I'm a freelancer so I deal with multiple 1099s each year, with many opportunities for error. Just FYI, when the IRS has a question about something like this, it doesn't jump straight to audit. This is in the territory of them sending you a letter saying "You called it MISC but the employer called it NEC, please clarify" which then can be resolved by mailing an explanation to them and/or the employer reissuing a corrected 1099 at that point. (Which definitely has happened to me more than once.)
posted by BlahLaLa at 11:36 AM on February 12

The 1099-NEC is for reporting compensation to non-employees, which actually seems to suit your situation very well, so the form you have may very well be correct. The differentiation between the 1099-NEC and the 1099-MISC is new for TY2020, though, so people are still trying to figure it out and software may also not be up to date. Do you have an accountant? This is literally the exact kind of question you should ask them. You can also try calling the IRS and asking them. If you don't have an accountant and don't want to call, then I would report based on the 1099-NEC (as it is).

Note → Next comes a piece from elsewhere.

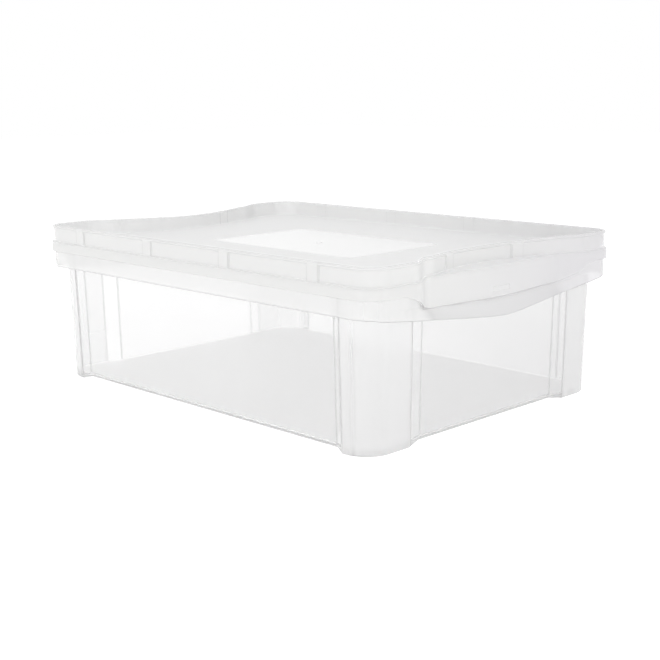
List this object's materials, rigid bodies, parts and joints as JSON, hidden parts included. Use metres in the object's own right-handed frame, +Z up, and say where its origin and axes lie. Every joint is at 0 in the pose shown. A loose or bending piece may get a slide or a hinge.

I actually am an accountant, but am still working on my license and won't be a CPA for another few months. Also, I don't know the whole picture of your taxes, yadda yadda yadda.
posted by rue72 at 11:50 AM on February 12

Since the income is not related to any wages or services, why isn't it simply a gift? Some years ago, a friend died and left me the two months salary which was part of his benefit package for survivors, not formally life insurance. The IRS challenged me, but I prevailed by insisting that any benefit due to death is not taxable. (I have no tax education whatsoever.)
posted by namret at 4:27 PM on February 12

Response by poster: Thanks, all! I will ask them if they can send a corrected form and muddle through.